Work instructions:
Pull out from the material below all lines with "object".

Stored records:
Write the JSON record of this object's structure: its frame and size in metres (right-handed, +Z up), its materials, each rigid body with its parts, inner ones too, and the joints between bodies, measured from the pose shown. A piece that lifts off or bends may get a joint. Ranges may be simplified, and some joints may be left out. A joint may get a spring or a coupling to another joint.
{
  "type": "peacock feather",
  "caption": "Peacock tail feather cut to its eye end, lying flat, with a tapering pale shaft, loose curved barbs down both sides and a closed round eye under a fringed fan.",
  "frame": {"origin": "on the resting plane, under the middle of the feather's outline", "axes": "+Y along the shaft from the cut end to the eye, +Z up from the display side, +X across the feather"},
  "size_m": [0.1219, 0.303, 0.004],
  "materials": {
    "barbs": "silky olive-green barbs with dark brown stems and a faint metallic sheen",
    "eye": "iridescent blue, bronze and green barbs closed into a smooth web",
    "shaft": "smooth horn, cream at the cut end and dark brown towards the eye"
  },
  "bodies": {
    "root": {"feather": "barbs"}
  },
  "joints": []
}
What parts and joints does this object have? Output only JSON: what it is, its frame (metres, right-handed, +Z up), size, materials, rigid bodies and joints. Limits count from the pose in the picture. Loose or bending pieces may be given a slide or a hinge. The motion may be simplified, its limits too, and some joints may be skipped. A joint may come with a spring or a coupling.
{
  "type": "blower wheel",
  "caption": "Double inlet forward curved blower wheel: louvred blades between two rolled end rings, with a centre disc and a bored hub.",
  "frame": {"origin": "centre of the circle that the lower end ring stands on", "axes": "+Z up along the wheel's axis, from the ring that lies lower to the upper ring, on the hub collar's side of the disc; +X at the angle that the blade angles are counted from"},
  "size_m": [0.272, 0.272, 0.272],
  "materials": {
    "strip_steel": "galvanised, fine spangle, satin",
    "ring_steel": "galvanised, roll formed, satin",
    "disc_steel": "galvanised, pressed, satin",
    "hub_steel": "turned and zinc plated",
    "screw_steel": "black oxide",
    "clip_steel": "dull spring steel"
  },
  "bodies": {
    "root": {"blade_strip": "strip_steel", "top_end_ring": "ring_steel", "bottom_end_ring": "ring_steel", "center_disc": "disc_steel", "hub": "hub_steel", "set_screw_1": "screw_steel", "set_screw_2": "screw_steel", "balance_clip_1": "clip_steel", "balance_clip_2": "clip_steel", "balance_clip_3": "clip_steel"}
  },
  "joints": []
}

...

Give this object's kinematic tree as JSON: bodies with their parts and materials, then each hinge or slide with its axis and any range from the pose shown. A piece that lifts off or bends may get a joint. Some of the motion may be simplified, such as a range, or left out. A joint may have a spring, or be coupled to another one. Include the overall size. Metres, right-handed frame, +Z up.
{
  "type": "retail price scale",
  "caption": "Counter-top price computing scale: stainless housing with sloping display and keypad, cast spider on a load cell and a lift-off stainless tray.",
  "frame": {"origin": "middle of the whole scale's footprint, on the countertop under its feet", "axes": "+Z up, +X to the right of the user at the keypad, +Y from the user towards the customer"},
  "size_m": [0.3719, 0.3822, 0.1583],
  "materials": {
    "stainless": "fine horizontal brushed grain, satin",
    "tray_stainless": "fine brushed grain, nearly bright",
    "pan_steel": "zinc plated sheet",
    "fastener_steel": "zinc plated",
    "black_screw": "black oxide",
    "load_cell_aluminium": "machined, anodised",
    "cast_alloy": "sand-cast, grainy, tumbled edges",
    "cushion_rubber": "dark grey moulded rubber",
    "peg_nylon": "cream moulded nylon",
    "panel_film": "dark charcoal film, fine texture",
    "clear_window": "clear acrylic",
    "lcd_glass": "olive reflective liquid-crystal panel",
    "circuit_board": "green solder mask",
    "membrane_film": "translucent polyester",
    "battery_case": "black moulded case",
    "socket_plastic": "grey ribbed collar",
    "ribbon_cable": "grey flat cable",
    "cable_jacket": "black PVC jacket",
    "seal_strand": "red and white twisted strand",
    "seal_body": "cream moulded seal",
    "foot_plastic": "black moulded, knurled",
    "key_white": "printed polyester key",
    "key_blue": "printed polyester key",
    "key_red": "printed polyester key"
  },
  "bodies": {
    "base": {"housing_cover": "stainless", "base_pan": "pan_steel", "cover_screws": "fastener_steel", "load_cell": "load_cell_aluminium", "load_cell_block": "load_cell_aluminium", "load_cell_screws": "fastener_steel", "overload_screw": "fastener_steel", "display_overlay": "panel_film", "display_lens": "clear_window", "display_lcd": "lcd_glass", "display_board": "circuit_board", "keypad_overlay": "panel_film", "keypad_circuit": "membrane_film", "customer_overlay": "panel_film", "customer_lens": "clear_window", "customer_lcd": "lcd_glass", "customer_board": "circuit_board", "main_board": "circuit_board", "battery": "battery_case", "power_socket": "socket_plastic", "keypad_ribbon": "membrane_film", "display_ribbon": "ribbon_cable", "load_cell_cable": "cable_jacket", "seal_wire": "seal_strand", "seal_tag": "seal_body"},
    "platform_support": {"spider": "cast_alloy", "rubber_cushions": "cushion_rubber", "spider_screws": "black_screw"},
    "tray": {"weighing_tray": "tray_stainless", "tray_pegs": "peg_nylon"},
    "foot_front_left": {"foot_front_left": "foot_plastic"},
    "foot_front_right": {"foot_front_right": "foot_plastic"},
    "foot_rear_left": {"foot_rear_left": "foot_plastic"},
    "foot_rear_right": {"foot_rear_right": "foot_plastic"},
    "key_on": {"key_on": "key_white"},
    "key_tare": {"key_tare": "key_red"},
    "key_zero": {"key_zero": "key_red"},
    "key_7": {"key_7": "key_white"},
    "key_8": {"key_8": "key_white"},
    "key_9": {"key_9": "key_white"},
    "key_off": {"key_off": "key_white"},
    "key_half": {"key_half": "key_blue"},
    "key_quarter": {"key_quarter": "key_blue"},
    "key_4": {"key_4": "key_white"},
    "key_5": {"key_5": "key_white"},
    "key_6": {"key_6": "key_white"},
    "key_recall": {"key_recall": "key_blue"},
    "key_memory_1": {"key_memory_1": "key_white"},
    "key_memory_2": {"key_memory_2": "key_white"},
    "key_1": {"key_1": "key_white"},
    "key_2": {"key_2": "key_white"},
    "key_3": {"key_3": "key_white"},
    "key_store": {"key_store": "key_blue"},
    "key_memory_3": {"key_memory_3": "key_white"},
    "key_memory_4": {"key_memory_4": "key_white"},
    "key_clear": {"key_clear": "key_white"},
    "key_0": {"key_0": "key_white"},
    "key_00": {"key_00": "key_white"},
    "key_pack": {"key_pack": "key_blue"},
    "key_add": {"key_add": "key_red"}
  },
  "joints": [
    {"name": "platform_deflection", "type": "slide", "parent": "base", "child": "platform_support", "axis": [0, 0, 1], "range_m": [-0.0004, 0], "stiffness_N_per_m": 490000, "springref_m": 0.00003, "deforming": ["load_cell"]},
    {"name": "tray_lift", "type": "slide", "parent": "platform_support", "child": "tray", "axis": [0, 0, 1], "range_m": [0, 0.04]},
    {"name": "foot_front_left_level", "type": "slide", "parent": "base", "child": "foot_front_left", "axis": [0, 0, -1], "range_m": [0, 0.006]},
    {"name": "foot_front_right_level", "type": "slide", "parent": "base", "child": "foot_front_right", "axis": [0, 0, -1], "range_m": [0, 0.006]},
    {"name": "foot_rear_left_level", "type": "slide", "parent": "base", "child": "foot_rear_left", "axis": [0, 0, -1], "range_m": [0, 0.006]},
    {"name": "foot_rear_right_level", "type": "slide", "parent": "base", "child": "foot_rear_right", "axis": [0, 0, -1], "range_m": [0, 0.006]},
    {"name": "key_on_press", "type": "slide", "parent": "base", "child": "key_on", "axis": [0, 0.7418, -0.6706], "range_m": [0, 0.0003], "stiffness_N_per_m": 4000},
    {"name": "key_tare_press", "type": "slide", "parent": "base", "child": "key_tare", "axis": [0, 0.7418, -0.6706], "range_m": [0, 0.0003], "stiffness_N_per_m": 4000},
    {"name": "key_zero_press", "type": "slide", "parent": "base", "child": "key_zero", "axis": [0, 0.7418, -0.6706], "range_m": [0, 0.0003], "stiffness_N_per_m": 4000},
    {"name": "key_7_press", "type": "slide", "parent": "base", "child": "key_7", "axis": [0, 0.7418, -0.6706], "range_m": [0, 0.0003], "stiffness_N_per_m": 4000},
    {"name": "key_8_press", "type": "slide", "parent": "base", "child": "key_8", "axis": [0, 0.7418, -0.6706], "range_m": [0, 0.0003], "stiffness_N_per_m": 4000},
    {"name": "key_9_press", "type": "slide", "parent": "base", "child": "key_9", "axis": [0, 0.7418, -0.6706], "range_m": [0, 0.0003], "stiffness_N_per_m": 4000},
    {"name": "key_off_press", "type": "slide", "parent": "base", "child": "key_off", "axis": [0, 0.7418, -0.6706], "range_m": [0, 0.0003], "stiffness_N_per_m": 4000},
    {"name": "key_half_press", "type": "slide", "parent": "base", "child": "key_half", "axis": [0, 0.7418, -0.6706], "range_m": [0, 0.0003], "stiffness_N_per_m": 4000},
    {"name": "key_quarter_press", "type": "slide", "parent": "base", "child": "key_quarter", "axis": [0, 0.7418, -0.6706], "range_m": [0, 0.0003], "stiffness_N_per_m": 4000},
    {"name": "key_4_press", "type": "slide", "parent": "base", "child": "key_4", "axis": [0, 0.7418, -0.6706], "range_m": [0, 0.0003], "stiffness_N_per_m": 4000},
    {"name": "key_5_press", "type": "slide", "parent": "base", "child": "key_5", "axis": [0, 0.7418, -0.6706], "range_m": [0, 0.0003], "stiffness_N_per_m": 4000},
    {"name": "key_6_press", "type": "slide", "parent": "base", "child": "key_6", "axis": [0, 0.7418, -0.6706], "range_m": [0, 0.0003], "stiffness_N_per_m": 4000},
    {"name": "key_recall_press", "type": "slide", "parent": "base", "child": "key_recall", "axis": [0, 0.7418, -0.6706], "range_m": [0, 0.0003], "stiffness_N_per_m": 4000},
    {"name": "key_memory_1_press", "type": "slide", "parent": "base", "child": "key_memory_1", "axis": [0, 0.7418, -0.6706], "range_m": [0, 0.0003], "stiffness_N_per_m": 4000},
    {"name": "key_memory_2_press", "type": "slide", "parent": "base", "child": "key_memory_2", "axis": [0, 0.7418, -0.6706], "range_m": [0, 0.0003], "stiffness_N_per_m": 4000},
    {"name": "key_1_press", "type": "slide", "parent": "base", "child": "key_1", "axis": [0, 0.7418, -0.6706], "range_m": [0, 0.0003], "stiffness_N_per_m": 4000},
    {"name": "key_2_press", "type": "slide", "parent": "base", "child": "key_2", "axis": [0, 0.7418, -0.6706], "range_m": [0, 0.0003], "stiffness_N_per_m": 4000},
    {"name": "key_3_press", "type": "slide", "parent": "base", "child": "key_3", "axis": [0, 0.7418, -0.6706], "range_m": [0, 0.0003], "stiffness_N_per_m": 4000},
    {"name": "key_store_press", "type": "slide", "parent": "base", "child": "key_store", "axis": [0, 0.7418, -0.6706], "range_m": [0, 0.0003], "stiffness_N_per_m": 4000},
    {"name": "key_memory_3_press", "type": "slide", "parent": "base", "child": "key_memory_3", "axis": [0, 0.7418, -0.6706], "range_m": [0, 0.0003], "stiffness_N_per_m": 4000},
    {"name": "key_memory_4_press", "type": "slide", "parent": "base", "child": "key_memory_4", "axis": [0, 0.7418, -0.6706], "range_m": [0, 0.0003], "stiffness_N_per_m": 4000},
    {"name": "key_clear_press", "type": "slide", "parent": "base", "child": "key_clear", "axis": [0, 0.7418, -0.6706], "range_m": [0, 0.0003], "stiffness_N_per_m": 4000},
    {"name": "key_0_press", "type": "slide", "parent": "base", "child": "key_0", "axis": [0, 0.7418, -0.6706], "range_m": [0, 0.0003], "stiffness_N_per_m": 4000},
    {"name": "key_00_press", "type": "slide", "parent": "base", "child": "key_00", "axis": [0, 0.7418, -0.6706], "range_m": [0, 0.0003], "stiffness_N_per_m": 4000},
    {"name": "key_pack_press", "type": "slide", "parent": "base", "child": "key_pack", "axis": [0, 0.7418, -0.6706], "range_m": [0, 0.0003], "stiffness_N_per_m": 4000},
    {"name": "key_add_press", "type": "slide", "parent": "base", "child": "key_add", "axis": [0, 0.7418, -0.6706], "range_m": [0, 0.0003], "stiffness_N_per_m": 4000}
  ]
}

Complete answer:
Write the JSON record of this object's structure: its frame and size in metres (right-handed, +Z up), its materials, each rigid body with its parts, inner ones too, and the joints between bodies, measured from the pose shown. A piece that lifts off or bends may get a joint. Ranges may be simplified, and some joints may be left out. A joint may get a spring or a coupling to another joint.
What parts and joints does this object have? Output only JSON: what it is, its frame (metres, right-handed, +Z up), size, materials, rigid bodies and joints. Limits count from the pose in the picture. Loose or bending pieces may be given a slide or a hinge. The motion may be simplified, its limits too, and some joints may be skipped. A joint may come with a spring or a coupling.
Give this object's kinematic tree as JSON: bodies with their parts and materials, then each hinge or slide with its axis and any range from the pose shown. A piece that lifts off or bends may get a joint. Some of the motion may be simplified, such as a range, or left out. A joint may have a spring, or be coupled to another one. Include the overall size. Metres, right-handed frame, +Z up.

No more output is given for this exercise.